No creo que sea algo novedoso considerar que la educación debe convertirse en el eje fundamental de la política criminal. ¿Por qué cada día que pasa, más jóvenes caen en las redes del delito? No disminuirán los altos índices delincuenciales con más policías patrullando las calles, o instalando más cámaras de seguridad en todas las esquinas como algunos sugieren.

Se necesitan más escuelas, con docentes que entiendan el grave problema que debemos resolver, pues desde hace mucho rato todo lo negativo que se genera en las comunidades reina dentro del centro escolar, en cambio muy poco de lo que allí hace, produce cambios positivos dentro de las comunidades.     
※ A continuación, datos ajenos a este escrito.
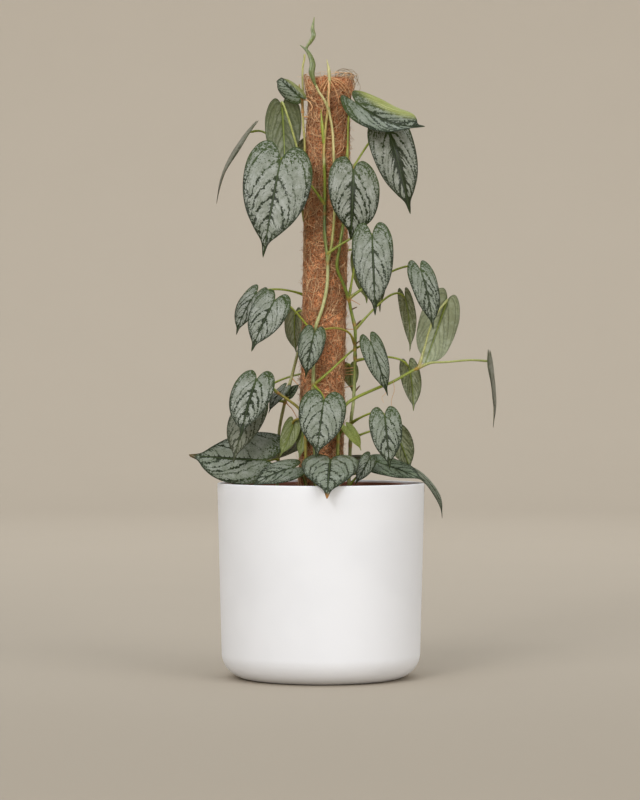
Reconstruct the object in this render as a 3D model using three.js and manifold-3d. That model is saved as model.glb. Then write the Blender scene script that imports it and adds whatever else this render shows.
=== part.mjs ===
// A silver leaf philodendron climbing a coir pole, in a white cover pot.
// Millimetres, +Z up. The origin is the centre of the pot's flat underside, and the plant's front faces -Y.

import * as THREE from "three";
import { mergeVertices } from "three/addons/utils/BufferGeometryUtils.js";
import Module from "manifold-3d";

const wasm = await Module();
wasm.setup();

// Cover pot: a plain white pot of 22 cm, with a rounded foot and a slight taper
const potHeight = 205.5;
const potRimRadius = 109.5;
const potLowRadius = 105;
const potFootRadius = 78;
const potWall = 3;
const potRimRound = 1.2;

// Grower's pot of 19 cm inside it, with a collar at its rim and drainage holes in its floor
const growRimHeight = 203.5;
const growRimRadius = 99;
const growCollarHeight = 17;
const growBodyRadius = 95;
const growFootRadius = 72;
const growWall = 1.5;
const drainHoleRadius = 6;
const drainHoleCircle = 50;
const drainHoleCount = 6;

// Potting soil, mounded a little towards the pole
const soilEdgeHeight = 183;
const soilMound = 4;

// Coir pole of 600 mm, standing in the soil and leaning to the right, with a waist under its wider head
const poleBottom = 33;
const poleLength = 600;
const poleRadius = 22.4;
const poleWaistRadius = 20.8;
const poleWaistHeight = 602;
const poleWaistHalf = 5;
const poleWaistReach = 20;
const poleHeadRadius = 25;
const poleTopRound = 6;
const poleLean = 0.022;
const poleCrossHeight = 230;
const stakeRadius = 8;
const stakeCover = 12;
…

Con sobrado fundamento científico, sabemos que un chico que deserta de la escuela, o que crece en un “hogar disfuncional” es un potencial candidato para ingresar a las filas del crimen organizado. Del mismo modo, esa niña que vive bajo la presión social de actuar como mujer, llegará a edad de la adolescencia con un hijo entre sus brazos. De estos cuadros desgarradores se sirve nuestra clase política para estremecer la consciencia del votante, y así lograr la aceptación de sus “promesas de campaña”.    

Carecemos de una política criminal “realista”, y los resultados alcanzados nos indican que la prevención y la reacción penal está en la línea del fracaso. La educación oficial parece estar más interesada en expedir diplomas y certificados a los “jóvenes estudiantes”, muchos de los que en poco tiempo, nuestro sistema penal ingresará en un calabozo.  

Es un circulo vicioso. Por cada delincuente apresado y enjuiciado, dos se estrenan como pandilleros en las calles. La educación nacional está desconectada del proyecto de hacer de Panamá un país prosperidad y oportunidades, para el beneficio de todos los panameños. Al ritmo que vamos, a causa del déficit de recurso humano, tal como ocurrió en tiempos de la construcción del Canal transístmico, tendremos que exportar mano de obra, pues a nuestras jóvenes promesas sólo les espera la cárcel.